__WORK TO DO__.
Everything from the line containing "0.082), 0.62, 0.0))" through the line containing "obj.data.transform(world)" must be quoted exactly; everything else is left out.

-- Start SUPPLIED MATERIAL --

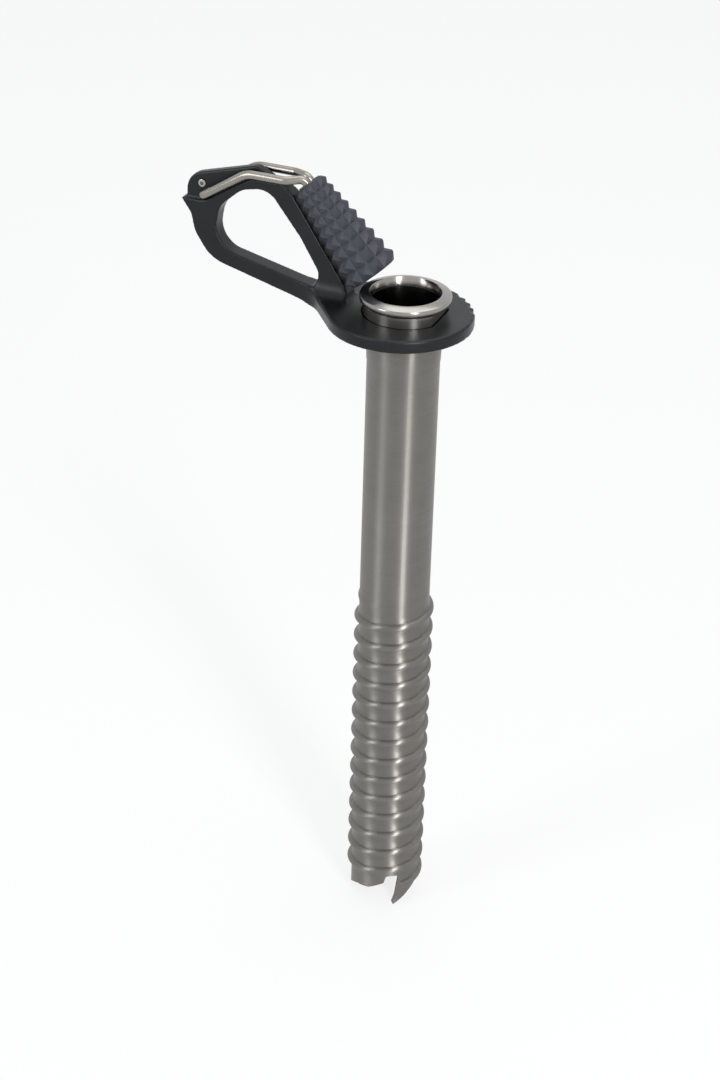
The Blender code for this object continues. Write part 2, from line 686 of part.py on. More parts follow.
def leg_route(side):
    """Corner points of one leg from its stub to the closed end: side -1 is the near leg, 1 the far."""
    def at(x, offset, z):
        return Vector((x, EYE_MID_Y + side * offset, z))

    beside = EYE_MID_Y - LEG_Y
    rise = FAR_LEG_RISE if side > 0 else 0.0
    top_z = LEG_TOP_Z + rise
    slope = math.tan(math.radians(LEG_ANGLE))
    knee_x = PIVOT.x + (LEG_TOP_Z - PIVOT.z) / slope
    mouth = GRIP_MOUTH - GRIP_AXIS * MOUTH_BEND_R * 0.8
    narrow = GRIP_MOUTH + GRIP_AXIS * (CHAMBER_START + LOOP_HALF - HAIRPIN_HALF)
    end = GRIP_MOUTH + GRIP_AXIS * LOOP_END
    points = [
        at(PIVOT.x, WEB_THICKNESS / 2 - STUB_DEPTH, PIVOT.z),
        at(PIVOT.x, beside, PIVOT.z),
        at(knee_x, beside, top_z),
        at(LEG_CONVERGE_X, beside, top_z),
        at(mouth.x, HAIRPIN_HALF, mouth.z),
        at(narrow.x, HAIRPIN_HALF, narrow.z),
        at(end.x, LOOP_HALF, end.z),
    ]
    radii = [STUB_BEND_R, LEG_BEND_R, LEG_BEND_R / 2, MOUTH_BEND_R, MOUTH_BEND_R]
    return points, radii


def make_crank_wire(parts, cutters):
    """Hairpin of round wire: two legs astride the web, closed inside the grip."""
    near, near_radii = leg_route(-1)
    far, far_radii = leg_route(1)
    start = GRIP_MOUTH + GRIP_AXIS * LOOP_END
    loop = []
    turns = 8
    for n in range(1, turns):
        angle = math.pi * n / turns
        side = Vector((0.0, -math.cos(angle), 0.0))
        loop.append(start + side * LOOP_HALF + GRIP_AXIS * LOOP_HALF * math.sin(angle))
    route = round_corners(near, near_radii, 3) + loop
    route += list(reversed(round_corners(far, far_radii, 3)))
    curve = bpy.data.curves.new("crank_wire", "CURVE")
    curve.dimensions = "3D"
    curve.bevel_depth = WIRE_R
    curve.bevel_resolution = 3
    curve.use_fill_caps = True
    spline = curve.splines.new("POLY")
    spline.points.add(len(route) - 1)
    for point, place in zip(spline.points, route):
        point.co = (*place, 1.0)
    wire = curve_to_mesh(new_object("crank_wire_route", curve, cutters), "crank_wire", parts)
    set_origin(wire, PIVOT)
    set_material(wire, material("stainless_wire", (0.66, 0.64, 0.61), 0.22, 1.0))
    shade(wire, 50.0)
    return wire


def grip_rotation():
    """Axes of the grip: Z along it towards its small end, Y across the hanger."""
    z = -GRIP_AXIS
    y = Vector((0.0, 1.0, 0.0))
    x = y.cross(z)
    return Matrix((x, y, z)).transposed()


def place_on_grip(target):
    target.matrix_world = Matrix.Translation(GRIP_MOUTH) @ grip_rotation().to_4x4()


def make_grip_core(parts):
    """Hard bush that turns on the hairpin, with a chamber for its closed end."""
    profile = [
        (CORE_R, CORE_PROUD),
        (CORE_R, -CHAMBER_START + CORE_WALL),
        (CHAMBER_WALL_R, -CHAMBER_START + CORE_WALL),
        (CHAMBER_WALL_R, -CHAMBER_END),
        (CHAMBER_R, -CHAMBER_END),
        (CHAMBER_R, -CHAMBER_START),
        (CORE_BORE_R, -CHAMBER_START),
        (CORE_BORE_R, CORE_PROUD),
    ]
    core = turned("grip_core", profile, 24, parts)
    place_on_grip(core)
    set_material(core, material("hard_plastic", (0.045, 0.047, 0.052), 0.45, 0.0))
    shade(core)
    return core


def row_heights():
    """Distances of the stud rows' borders from the small end, each row a little longer than the last."""
    first = GRIP_LENGTH * (STUD_ROW_GROWTH - 1) / (STUD_ROW_GROWTH ** STUD_ROWS - 1)
    heights = [0.0]
    for n in range(STUD_ROWS):
        heights.append(heights[-1] + first * STUD_ROW_GROWTH ** n)
    return heights


def make_grip_sleeve(parts, cutters):
    """Tapered rubber barrel covered in four-sided studs, closed by a dome at its large end."""
    valley_small = GRIP_SMALL_R - STUD_SMALL
    valley_large = GRIP_LARGE_R - STUD_LARGE
    mesh = bmesh.new()
    bmesh.ops.create_cone(mesh, cap_ends=True, segments=STUD_COLUMNS, radius1=valley_large,
                          radius2=valley_small, depth=GRIP_LENGTH,
                          matrix=Matrix.Translation((0.0, 0.0, -GRIP_LENGTH / 2)))
    heights = row_heights()
    for height in heights[1:-1]:
        everything = mesh.verts[:] + mesh.edges[:] + mesh.faces[:]
        bmesh.ops.bisect_plane(mesh, geom=everything, dist=1e-7,
                               plane_co=(0.0, 0.0, -height), plane_no=(0.0, 0.0, 1.0))
    dome = [face for face in mesh.faces if face.normal.z < -0.9]
    for share, rise in ((0.25, 0.62), (0.35, 0.30), (0.5, 0.08)):
        bmesh.ops.inset_region(mesh, faces=dome, thickness=valley_large * share, depth=GRIP_DOME * rise)
    rows = []
    for near, far in zip(heights, heights[1:]):
        middle = -(near + far) / 2
        rows.append([face for face in mesh.faces
                     if abs(face.calc_center_median().z - middle) < (far - near) / 4
                     and abs(face.normal.z) < 0.5])
    for n, faces in enumerate(rows):
        share = (heights[n] + heights[n + 1]) / 2 / GRIP_LENGTH
        stud = STUD_SMALL + (STUD_LARGE - STUD_SMALL) * share
        lost = (valley_small + (valley_large - valley_small) * share) * (1 - math.cos(math.pi / STUD_COLUMNS))
        bmesh.ops.poke(mesh, faces=faces, offset=stud + lost)
    data = bpy.data.meshes.new("grip_sleeve")
    mesh.to_mesh(data)
    mesh.free()
    sleeve = new_object("grip_sleeve", data, parts)
    pocket = turned("grip_pocket", [
        (CORE_R + SEAT_GAP / 2, 2 * SEAT_GAP),
        (CORE_R + SEAT_GAP / 2, -CHAMBER_START + CORE_WALL + SEAT_GAP),
        (CHAMBER_WALL_R + SEAT_GAP, -CHAMBER_START + CORE_WALL + SEAT_GAP),
        (CHAMBER_WALL_R + SEAT_GAP, -CHAMBER_END - SEAT_GAP),
        (0.0, -CHAMBER_END - SEAT_GAP),
        (0.0, 2 * SEAT_GAP),
    ], 24, cutters)
    boolean(sleeve, pocket, "DIFFERENCE")
    place_on_grip(sleeve)
    set_material(sleeve, material("studded_rubber", (0.060, 0.066, 0.082), 0.62, 0.0))
    return sleeve


def main():
    clear_scene()
    parts = new_collection("ice_screw")
    cutters = new_collection("cutters")
    make_screw_tube(parts, cutters)
    make_drive_collar(parts, cutters)
    make_head_ring(parts)
    make_hanger(parts, cutters)
    make_detent_pin(parts)
    make_crank_wire(parts, cutters)
    make_grip_core(parts)
    make_grip_sleeve(parts, cutters)


main()
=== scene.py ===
"""Looks for the ice climbing screw: threaded tube, head, hanger, wire crank and studded grip."""
import json
import math

import bmesh
import bpy
from bpy.props import FloatProperty, FloatVectorProperty, IntProperty, PointerProperty
from mathutils import Matrix, Vector

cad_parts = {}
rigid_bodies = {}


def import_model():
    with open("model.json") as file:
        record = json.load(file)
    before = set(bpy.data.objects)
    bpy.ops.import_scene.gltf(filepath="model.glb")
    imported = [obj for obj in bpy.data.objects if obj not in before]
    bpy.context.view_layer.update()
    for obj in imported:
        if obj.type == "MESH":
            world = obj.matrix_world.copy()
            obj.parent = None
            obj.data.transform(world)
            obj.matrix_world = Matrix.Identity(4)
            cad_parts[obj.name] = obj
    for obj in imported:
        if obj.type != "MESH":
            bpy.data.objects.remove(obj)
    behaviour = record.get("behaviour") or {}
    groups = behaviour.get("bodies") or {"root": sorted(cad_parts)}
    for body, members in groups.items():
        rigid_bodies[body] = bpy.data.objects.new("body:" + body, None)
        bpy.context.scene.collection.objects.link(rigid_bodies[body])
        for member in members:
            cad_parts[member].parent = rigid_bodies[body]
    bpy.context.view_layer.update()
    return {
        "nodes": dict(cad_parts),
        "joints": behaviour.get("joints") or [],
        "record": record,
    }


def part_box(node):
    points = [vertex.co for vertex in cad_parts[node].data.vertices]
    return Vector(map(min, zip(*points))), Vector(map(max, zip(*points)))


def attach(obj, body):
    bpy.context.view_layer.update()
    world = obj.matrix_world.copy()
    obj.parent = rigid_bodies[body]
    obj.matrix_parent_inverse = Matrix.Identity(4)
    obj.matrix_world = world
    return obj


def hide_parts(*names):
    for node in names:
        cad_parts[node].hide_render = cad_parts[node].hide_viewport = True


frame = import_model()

bl_info = {
    "name": "Ice Screw",
    "version": (1, 0, 0),
    "blender": (4, 5, 0),
    "location": "View3D > Sidebar > Ice Screw",
    "description": "Builds the dressed model of an ice climbing screw on its packed frame",
    "category": "Add Mesh",
}

JOINTS = {joint["name"]: joint for joint in frame["joints"]}
SLOT_COLOURS = {entry["slot"]: entry["base_color"][:3] for entry in frame["record"]["materials"]}
PIVOT = Vector(JOINTS["crank_fold"]["pos_m"])
GRIP_MOUTH = Vector(JOINTS["grip_spin"]["pos_m"])
GRIP_AXIS = Vector(JOINTS["grip_spin"]["axis"]).normalized()
TUBE_LENGTH = -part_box("screw_tube")[0].z
MID_Y = GRIP_MOUTH.y


# ---- Sizes and colours that a user would change ----

def length(name, text, value):
    return FloatProperty(name=name, description=text, default=value, min=0.0, precision=5,
                         subtype="DISTANCE", unit="LENGTH")


def colour(name, text, value):
    return FloatVectorProperty(name=name, description=text, default=value, size=3, min=0.0, max=1.0,
                               subtype="COLOR")


def share(name, text, value):
    return FloatProperty(name=name, description=text, default=value, min=0.0, max=1.0,
                         subtype="FACTOR")


class TubeSettings(bpy.types.PropertyGroup):
    radius: length("Tube radius", "Outside of the plain tube", 0.0085)
    bore: length("Bore radius", "Inside of the tube, where the ice core passes", 0.0069)
    shoulder: length("Shoulder radius", "Ring under the hanger", 0.00925)
    pitch: length("Thread pitch", "Distance between two turns of the ridge", 0.00558)
    ridge: length("Ridge radius", "Radius of the thread's round crest", 0.00095)
    crest: length("Crest height", "Height of the thread above the tube", 0.0012)
    turns: FloatProperty(name="Thread turns", description="Turns of the ridge", default=14.97,
                         min=1.0)
    start: length("Thread start", "Distance of the thread's upper end below the hanger", 0.0712)
    steps: IntProperty(name="Steps", description="Faces round the tube", default=96, min=24)
    steel: colour("Steel", "Colour of the tube", (0.205, 0.197, 0.184))
    roughness: share("Roughness", "How matt the tube is", 0.40)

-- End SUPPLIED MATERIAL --

__SOLVED EXERCISE__.
    set_material(sleeve, material("studded_rubber", (0.060, 0.066, 0.082), 0.62, 0.0))
    return sleeve


def main():
    clear_scene()
    parts = new_collection("ice_screw")
    cutters = new_collection("cutters")
    make_screw_tube(parts, cutters)
    make_drive_collar(parts, cutters)
    make_head_ring(parts)
    make_hanger(parts, cutters)
    make_detent_pin(parts)
    make_crank_wire(parts, cutters)
    make_grip_core(parts)
    make_grip_sleeve(parts, cutters)


main()
=== scene.py ===
"""Looks for the ice climbing screw: threaded tube, head, hanger, wire crank and studded grip."""
import json
import math

import bmesh
import bpy
from bpy.props import FloatProperty, FloatVectorProperty, IntProperty, PointerProperty
from mathutils import Matrix, Vector

cad_parts = {}
rigid_bodies = {}


def import_model():
    with open("model.json") as file:
        record = json.load(file)
    before = set(bpy.data.objects)
    bpy.ops.import_scene.gltf(filepath="model.glb")
    imported = [obj for obj in bpy.data.objects if obj not in before]
    bpy.context.view_layer.update()
    for obj in imported:
        if obj.type == "MESH":
            world = obj.matrix_world.copy()
            obj.parent = None
            obj.data.transform(world)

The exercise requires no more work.